Nello stesso anno, il ’76, la squadra italiana va in Cile per la finale di Coppa Davis. La sinistra chiede di boicottare la partita, «Pinochet sanguinario, Panatta milionario». Poi Berlinguer e Andreotti si sono accordati e voi siete partiti. Però avete giocato la finale con le magliette rosse.
«Era un simbolo di protesta contro il regime, il colore delle madri e delle sorelle dei desaparecidos. Io sono sempre stato di sinistra, ma socialista. Niente a che fare col comunismo».
Come mai?
«Ho visto il comunismo negli anni Sessanta, quando andavamo nei paesi dell’Europa dell’Est per i tornei juniores. Ho visto di persona i regimi totalitari e non li ho mai amati: mancava la libertà».
Ha giocato a tennis con D’Alema. Com’è andata?
«Abbiamo giocato due o tre volte. È molto tignoso».
Ha giocato con altri politici?
«Con Amato, con Enrico Letta anche in doppio. E poi con Rutelli: gioca benino».
È anche stato in politica, da consigliere comunale e in provincia. Ci tornerebbe?
«No».
Che cosa fa oggi?
«Mi occupo di comunicazione. Mio fratello gestisce l’Accademia di tennis. Ah, ecco, io faccio anche il nonno».
È tenero?
«Coi bambini molto. Abbiamo finito?».
Che c’è, adesso è lei che ha fretta?
«No, no».
Ha detto che il ritiro dai campi è stato una liberazione. Perché?

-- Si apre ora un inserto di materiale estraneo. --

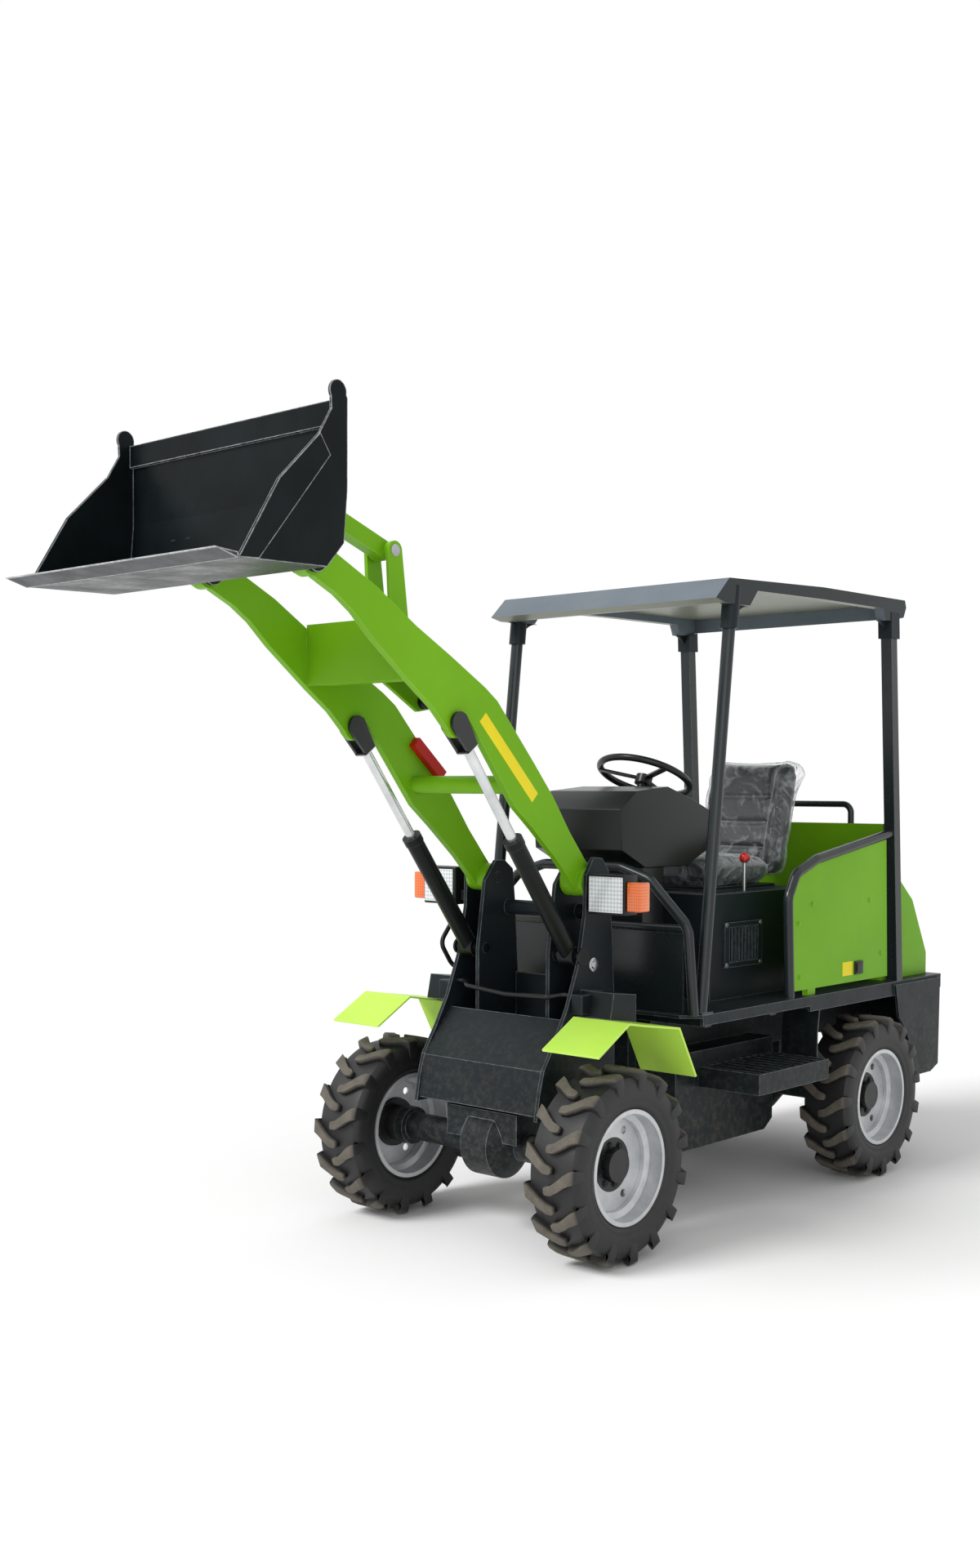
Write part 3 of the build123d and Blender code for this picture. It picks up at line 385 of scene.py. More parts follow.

«Non mi andava più, l’ultimo anno è stato una sofferenza. È un mestiere a esaurimento, a termine. C’è chi si ritira prima e chi dopo, io l’ho fatto a 34 anni, Borg per esempio a 26. Era il momento giusto, non ero ancora arrivato al declino totale».
L’hanno sempre accusata di essere pigro...
«E mi sono sempre arrabbiato. Sono il contrario del pigro, io. Altro che l’indolenza del romano, sono uno preciso, puntuale, pigro assolutamente no».
È un ritratto molto da «italiano»: il talento, la pigrizia. Perché se la prende?
«Perché hanno costruito un po’ il personaggio, ma se giochi a livello mondiale non puoi essere pigro, non puoi non allenarti. Eppure me lo dicono ancora oggi: eh, Adriano, se ti fossi allenato di più... Gente che neanche mi conosce».
Dice di odiare il divismo sui campi di oggi. Ma allora non c’era?
«No, oggi è il sistema a creare il divismo, noi ai tornei giravamo tranquilli, oggi è tutto blindato, esasperato. Sembra che chissà che stanno a fare... giocano in mutande con una pallina e una racchetta».
Allenerebbe qualcuno?
«Non sono sul mercato».
Che cos’è Roma?
«Fa parte del mio modo di essere, per me è la città più bella del mondo. Amo i suoi odori, la gente, i suoi difetti. È come una bella donna, una bella donna scafata: perché ammicca, ha visto tutto, non si meraviglia più di niente. È un po’ zoccola».
Ora lei fa parte della Roma bene...
«Ma se sono figlio di un operaio».
Lei frequenta...
«No, no, io sono uno tranquillo, non frequento niente, al massimo vado fuori a cena, al ristorante. Niente feste, niente salotti. Non che ci sia niente di male, conosco tutti, gente normale che ama lo sport, ma esco poco. Vado a letto presto. Guardi, ormai non mi invitano neanche più».
Neanche le sue Coppe ha più. È vero?
«Non so che fine abbiano fatto».
Non le dispiace?
«Non me ne frega niente. Non amo i simboli, che faccio, mi metto a guardare la coppa che ho vinto a Parigi? Dopo ero anche depresso».
Dopo la vittoria?
«Credo che sia normale un po’ di depressione, dopo tanta felicità. Poi però mi è passata, eh».
«Il tennis l’ha inventato il diavolo». Perché?
«Perché è uno sport micidiale, sei da solo per qualche ora e nessuno può aiutarti, è uno scontro fisico, tecnico e psicologico molto stressante, dura parecchio, ci vuole una grande forza nervosa, una grande concentrazione».
Lei soffriva?
«Lo stress non molto, non ero un conservatore, tendevo a rischiare parecchio. Però dopo quattro ore di partita sei svuotato. Sei stanco fisicamente e mentalmente. Ed è per questo che molti magari hanno un livello tecnico altissimo, ma restano giocatori mediocri».
Ha rimpianti?
«Nel tennis no, assolutamente. Ci ho pensato mille volte».
E nella vita?
«Un po’, come tutti».
E...
«Non ci provi. Non glieli dico neanche se mi tortura».